With the recent success in finding a great homemade pizza dough, we thought it was time to start experimenting with toppings. The dough is stored in the freezer and basically, just waiting for us! I wasn't sure how long it would take to thaw, so I put it in the refrigerator one morning. Later that day, it was completely thawed, so I think it you left it out on the counter to thaw, it wouldn't take too long. This time around, we were craving margherita pizza with fresh mozzarella. Though the pizza dough was, at first, a bit resistant to stretching, it eventually conformed to what I wanted it to do and baked up beautifully.
1- 12 inch pizza dough
1/3 cup pizza sauce
2 plum tomatoes, sliced thin
4 to 5 ounces fresh mozzarella, sliced
handful of fresh basil
1/3 cup freshly grated parmesan cheese
Preheat the oven to 500 degrees for 30 minutes with a pizza stone on the lowest rack. Shape pizza dough into a 12 inch circle on a well floured board.
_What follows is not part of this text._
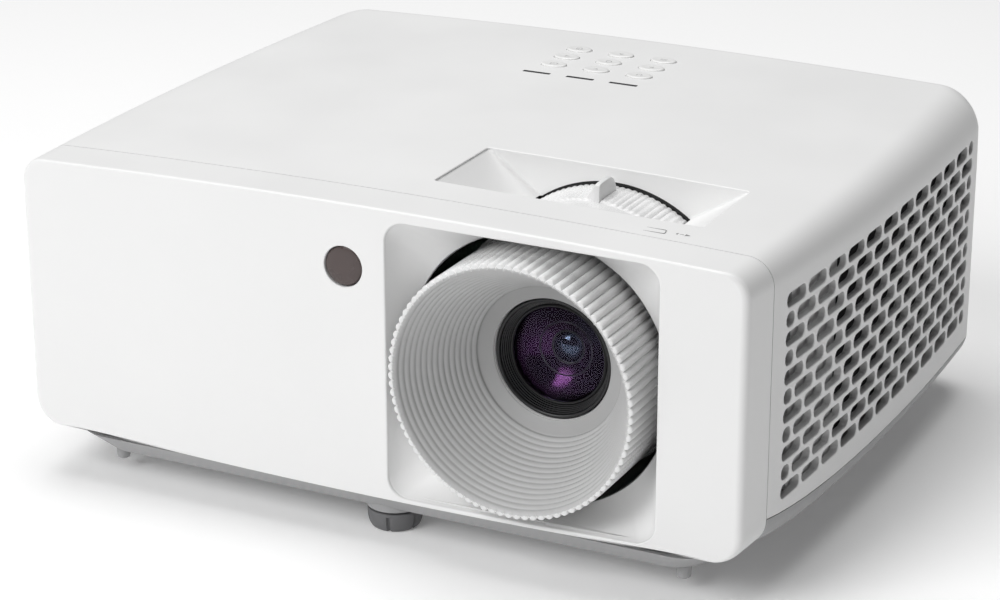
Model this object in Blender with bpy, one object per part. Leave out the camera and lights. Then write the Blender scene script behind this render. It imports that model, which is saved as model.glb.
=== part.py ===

If it is resistant to shaping, let it rest for 10 minutes then try again. When the stone is thoroughly preheated, remove it from the oven. Sprinkle the stone generously with cornmeal, then lay the dough on top of the cornmeal. Spread the pizza sauce over the dough, leaving a 1/2 border all the way around the edge. Layer the sliced tomatoes to cover the sauce. Layer the mozzarella over the tomatoes, then sprinkle the pizza with torn basil leaves. Finally, top with the parmesan cheese. Reduce the oven to 425 and bake about 10 minutes.